The only time I get irritated though when I see articles or interviews on tv is when I see / hear the term  birth mother / father / parents.  The first time I had the term was in 2004 when I joined up with a few adoption forums and groups.  It originated in America and I have heard two versions of why natural families got labelled.  One is that a group of mothers decided to use the term to differentiate them from adoptive mothers.  The other that social workers started using the term to make adoptive parents to stop making them feeling second best and to belittle mothers.  This article explains it better how I feel about the term http://www.exiledmothers.com/adoption_facts/Why_Birthmother_Means_Breeder.html and is written by an American.  I was quite shocked when talking to my son's adoptive mother on one occasion as she referred to me as his natural mother.  It's the only time I have heard an adoptive parent use the term.

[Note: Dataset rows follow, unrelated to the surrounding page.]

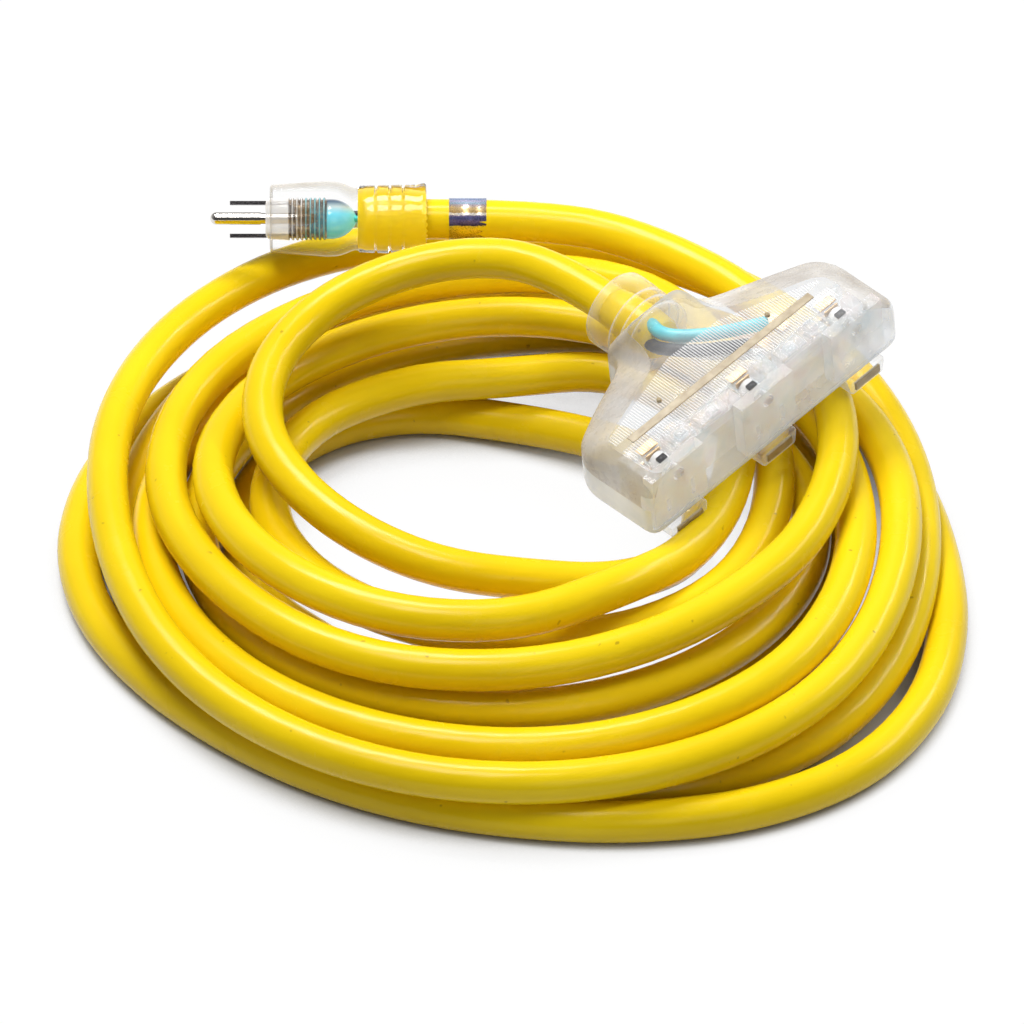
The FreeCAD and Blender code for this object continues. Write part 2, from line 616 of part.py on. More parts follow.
# stripped cord end, wires and their terminals inside the block
cord_end_in_tap = rod("cord_end_in_tap", "cord_diameter / 2 - 0.03", "19.5", ("0", "tap_neck_end - 19.55", "0"), "y")
wire = size("wire_radius")
tap_wire_hot = feature("tap_wire_hot", tube([V(-4.4, 62.4, -2.6), V(-5, 52, -3.4), V(-14, 38, -6.4), V(-23, 30.4, -7.9)], wire))
tap_wire_neutral = feature("tap_wire_neutral", tube([V(4.4, 62.4, -2.6), V(5, 52, -3.0), V(14, 38, -2.8), V(23, 30.4, -2.5)], wire))
tap_wire_ground = feature("tap_wire_ground", tube([V(0, 62.3, 5.0), V(3, 52, 5.4), V(18, 38, 6.4), V(28, 30.4, 6.6)], wire))
terminals = []
for i, (x, y, z, dx) in enumerate(((-23, 30.4, -7.9, -1), (23, 30.4, -2.5, 1), (28, 30.4, 6.6, 1))):
    terminals.append(block("tap_terminal_lug_%d" % i, ("5", "9.2", "2.4"), (x - 2.5 + 2.2 * dx, "20.5", z - 1.2)))
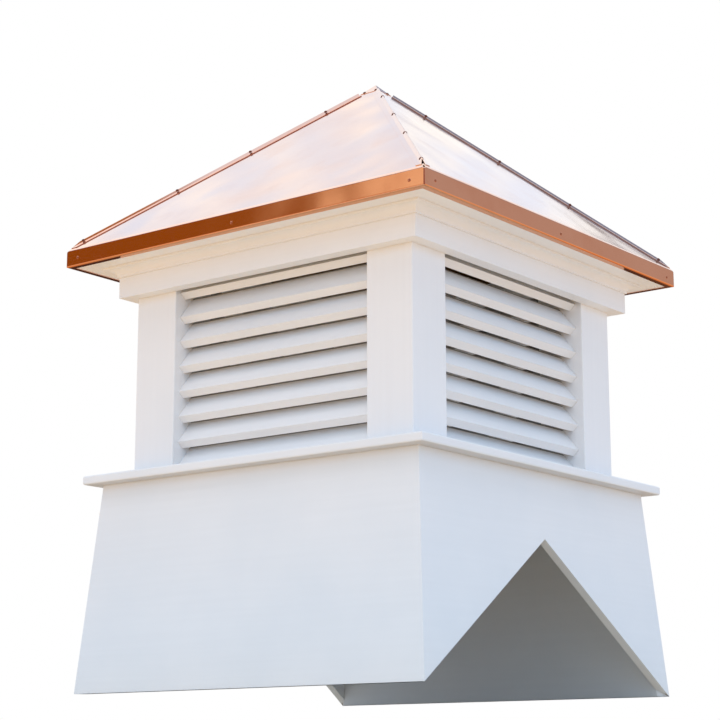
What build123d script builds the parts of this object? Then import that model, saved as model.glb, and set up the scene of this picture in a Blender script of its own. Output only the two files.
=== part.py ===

Title: Re: This Morning interview
Post by: Micky on May 28, 2012, 10:04:26 AM
I've read a little of your story. It must have been horrendous for you. So many women in the past have been through this hell of having their children taken off them for being unmarried or too young. Just to say I have an adopted sister, from Sri Lankha. She's awesome and as soon as we all saw her we fell in love with her. She's 21 now and full of life and joy. I'm quite jealous of her positivity and lust for life. I'm sure her mum still thinks of her now but we don't know who she is so could never contact her and let her know how well my sister is doing.
Title: Re: This Morning interview
Post by: Pip on January 13, 2013, 03:31:05 PM
Anybody wanting to post videos and them showing highlight the link and click on the icon with the black cicle with the arrow on it.
Title: Re: This Morning interview
Post by: Catbrian on January 14, 2013, 09:33:46 PM
Have just watched your interview Pip.  You and Rick were very brave.